Synthesis of new stable and metastable thiocyanato coordination polymers by thermal decomposition and by solution reactions

Abstract

Investigations on the thermal behavior of the 1 : 4 (ratio between metal and neutral co-ligand) compound [Cd(NCS)₂(pyridine)₄] (1-Cd) show that the pyridine ligands can be removed in three separate steps. In the first TG step a pyridine-deficient 1 : 2 compound of composition [Cd(NCS)₂(pyridine)₂]_n (2-Cd/III) is obtained, which transforms into an 1 : 1 compound of composition [Cd(NCS)₂(pyridine)]_n (3-Cd) on further heating. Rietveld refinement of 2-Cd/III proves that this compound represents a new form, which is different from that of the 1 : 2 compounds 2-Cd/I and 2-Cd/II reported recently. In further experiments a fourth 1 : 2 compound of composition [Cd(NCS)₂(pyridine)₂]_n (2-Cd/IV) was crystallized and characterized by single crystal X-ray diffraction. In the crystal structures of 2-Cd/II, 2-Cd/III and 2-Cd/IV the metal cations are linked by the anionic ligands into chains, in which the Cd cations are coordinated by two trans-oriented pyridine ligands and four thiocyanato anions within slightly distorted octahedra.
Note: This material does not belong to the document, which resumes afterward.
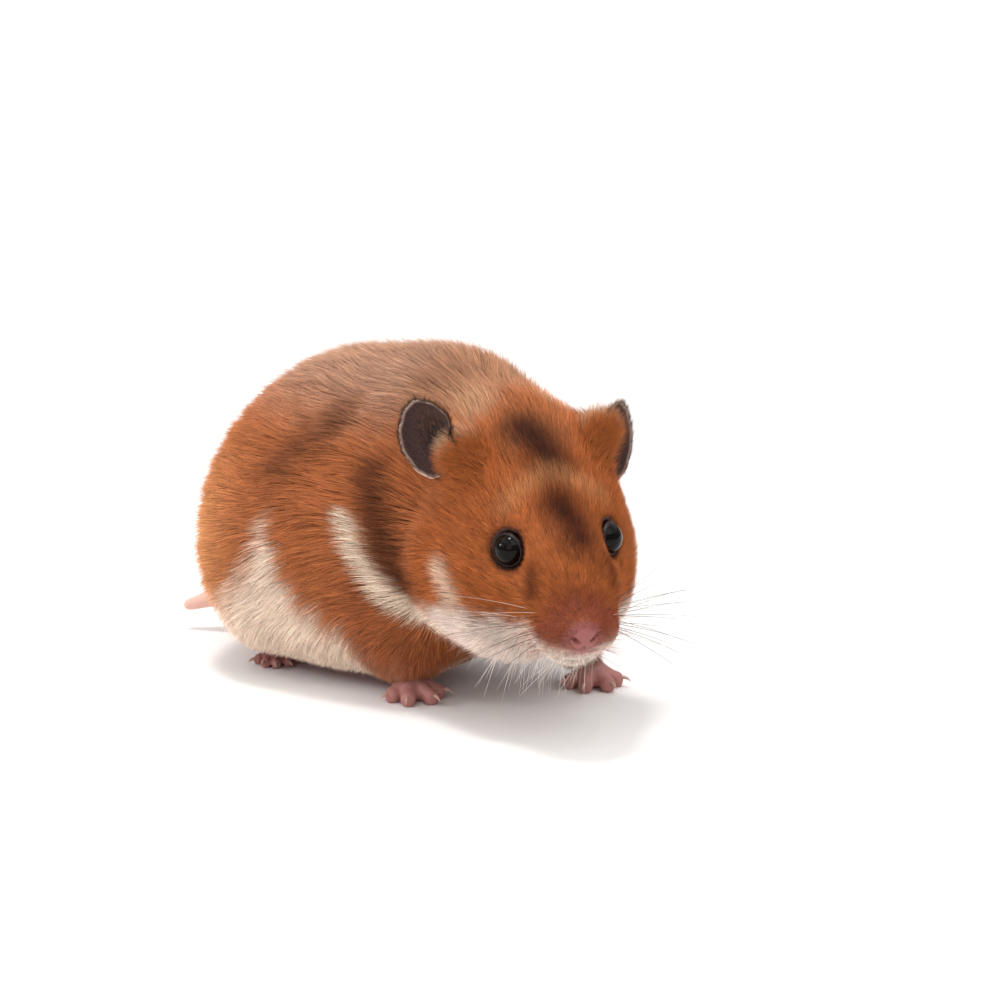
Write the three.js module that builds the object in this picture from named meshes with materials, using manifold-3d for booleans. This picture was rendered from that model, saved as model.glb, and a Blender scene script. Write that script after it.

For the literature known compound 2-Cd/I no atomic coordinates are given, but for 2-Cd/II an all-cis, for 2-Cd/III an all-trans and for 2-Cd/IV an alternating cis-cis-trans arrangement of the thiocyanato anions is observed. Solvent mediated conversion experiments prove that 2-Cd/III transforms into 2-Cd/IVvia2-Cd/II as intermediate and therefore, the cis-cis-trans coordinated compound 2-Cd/IV represents the thermodynamic stable form at room-temperature. The 1 : 1 compound 3-Cd can also be prepared from solution. In its crystal structure the Cd cations are coordinated by one pyridine ligand as well as two N-bonded and three S-bonded thiocyanato anions. Two neighboring octahedra are connected by two μ-1,1,3(S,S,N)-coordinating anions into double octahedra, which are further linked into chains by μ-1,1,3(S,S,N)- and μ-1,3-coordinating thiocyanato anions. IR investigations of the 1 : 4, 1 : 2 and 1 : 1 compounds reveal that the different coordination modes of the anionic ligands can be rationalized by analyzing the changes in the values of their asymmetric ν_as(CN) stretching vibration. Additional investigations on 2-Cd/II, 2-Cd/III and 2-Cd/IV using differential scanning calorimetry and X-ray powder diffraction reveal that on heating additional crystalline 1 : 2 compounds are formed in reversible and irreversible phase transitions.